About this issue
Leadership isn’t a new topic, especially within the Canadian conference. In fact, developing leaders is one of the conference’s six strategic goals and services. Four years ago, the conference commissioned a pastoral trends survey, and found that nearly 39 percent of participants indicated they would be leaving the conference – creating a leadership vacuum in many churches. The survey also indicated that a large group of pastors were facing burnout and disillusionment.
So, what’s the key to healthy, long-term leadership? Most readers will agree with the ideas presented by this month’s feature writers: our goal as Christians is to be servant leaders, first to Christ and then to others, possessing a spirit of humility, faithfulness, and collaboration.

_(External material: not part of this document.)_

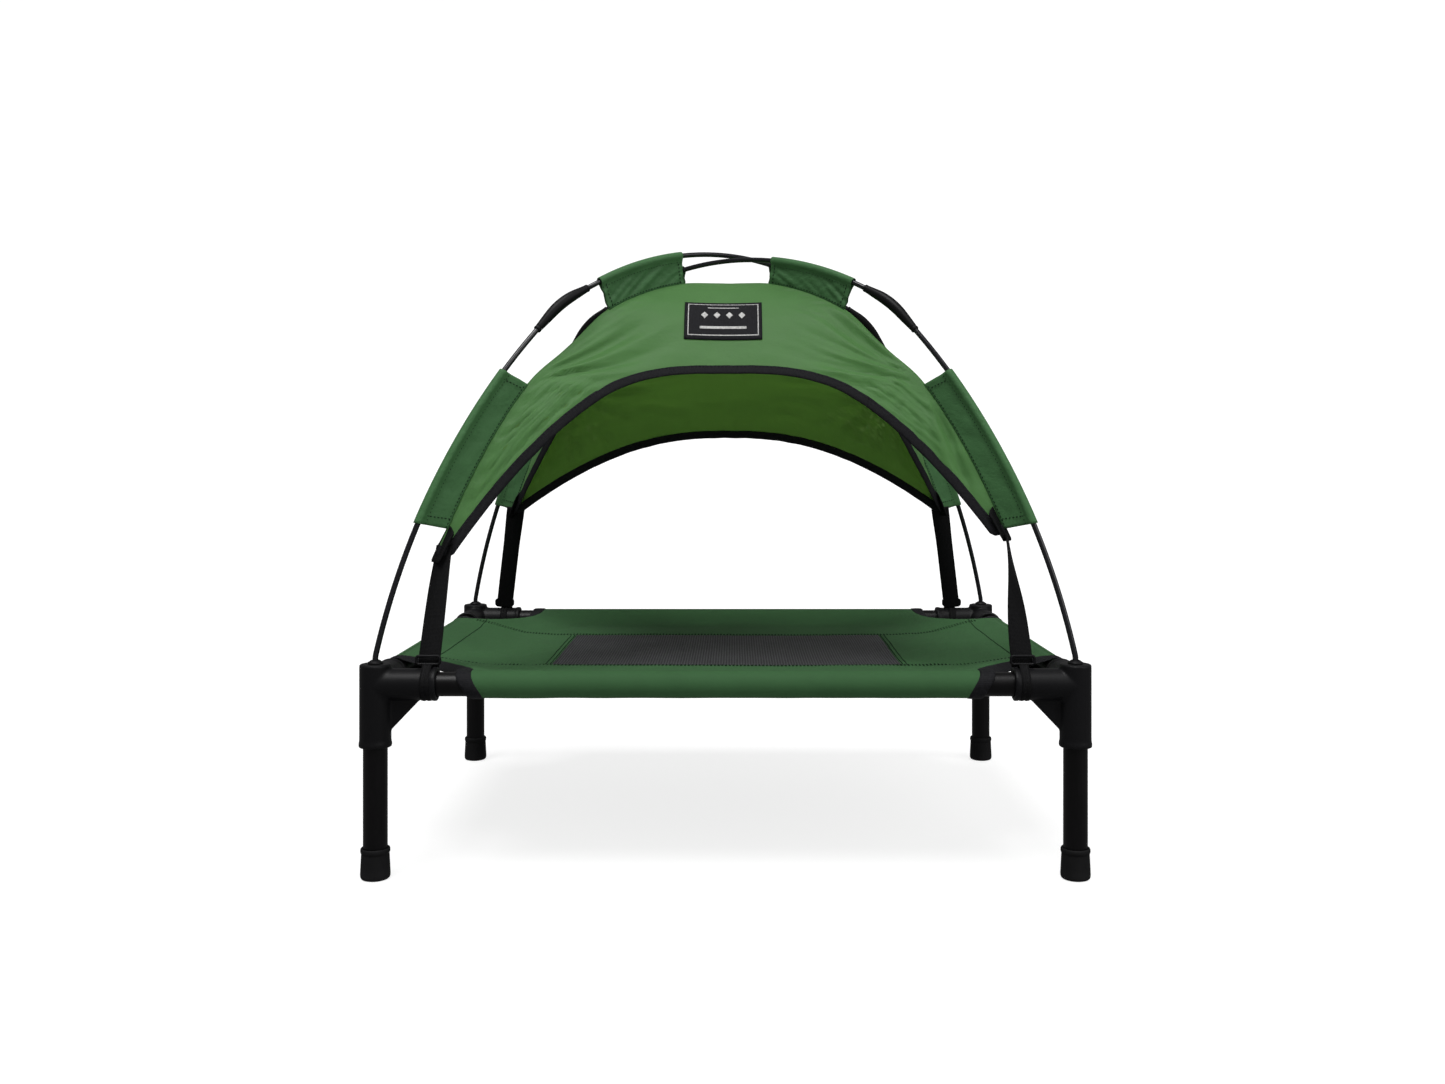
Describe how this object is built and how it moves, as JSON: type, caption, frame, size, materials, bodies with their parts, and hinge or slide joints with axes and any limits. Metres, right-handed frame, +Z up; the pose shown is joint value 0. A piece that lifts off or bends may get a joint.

This isn’t a particularly earth-shattering concept – it comes straight from the Bible. But do we really live out the ideals of servant leadership? Have we successfully avoided the snares of celebrity or power-play leadership? Or are we too easily influenced by church “stars”? Do we believe leadership is defined by credentials and accomplishments? Who do we call to be pastors, church planters, and leaders (we’re searching for several key ones right now, including an executive director) in our denomination – those who we perceive to have influence, charisma, and power, or someone with a true servant’s heart? Of course, the two qualities aren’t necessarily mutually exclusive, but they often are.
Unless we grasp the importance of servant leadership – the willingness to stoop and wash another’s person’s feet; the willingness to collaborate with and hear from the community at large; the willingness to change and be changed – we will continue to face a leadership crisis. That’s why we’re raising this issue again. May we all be impacted once again by Jesus’ example of what it means to be a servant leader.